Supplied information:
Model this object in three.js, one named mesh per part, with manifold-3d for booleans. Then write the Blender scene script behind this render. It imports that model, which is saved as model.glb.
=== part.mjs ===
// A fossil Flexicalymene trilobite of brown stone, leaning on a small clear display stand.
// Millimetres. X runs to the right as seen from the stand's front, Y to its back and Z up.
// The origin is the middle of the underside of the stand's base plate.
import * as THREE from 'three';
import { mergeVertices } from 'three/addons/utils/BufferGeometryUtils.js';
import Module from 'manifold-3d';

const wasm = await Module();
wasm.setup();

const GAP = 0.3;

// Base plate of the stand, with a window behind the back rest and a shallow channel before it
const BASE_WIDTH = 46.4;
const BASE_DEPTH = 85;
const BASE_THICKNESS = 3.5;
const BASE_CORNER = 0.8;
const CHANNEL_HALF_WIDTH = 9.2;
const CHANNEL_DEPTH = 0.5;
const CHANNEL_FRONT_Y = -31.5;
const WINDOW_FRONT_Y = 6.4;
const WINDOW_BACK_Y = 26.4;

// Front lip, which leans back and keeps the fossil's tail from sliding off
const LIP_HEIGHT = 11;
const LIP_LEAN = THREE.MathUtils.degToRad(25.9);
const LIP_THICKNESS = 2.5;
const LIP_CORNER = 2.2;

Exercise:
Write out exactly, please, the lines beginning at the start of the material and ending with the line that holds "const GAP = 0.3;", both included.

Solution below:
Model this object in three.js, one named mesh per part, with manifold-3d for booleans. Then write the Blender scene script behind this render. It imports that model, which is saved as model.glb.
=== part.mjs ===
// A fossil Flexicalymene trilobite of brown stone, leaning on a small clear display stand.
// Millimetres. X runs to the right as seen from the stand's front, Y to its back and Z up.
// The origin is the middle of the underside of the stand's base plate.
import * as THREE from 'three';
import { mergeVertices } from 'three/addons/utils/BufferGeometryUtils.js';
import Module from 'manifold-3d';

const wasm = await Module();
wasm.setup();

const GAP = 0.3;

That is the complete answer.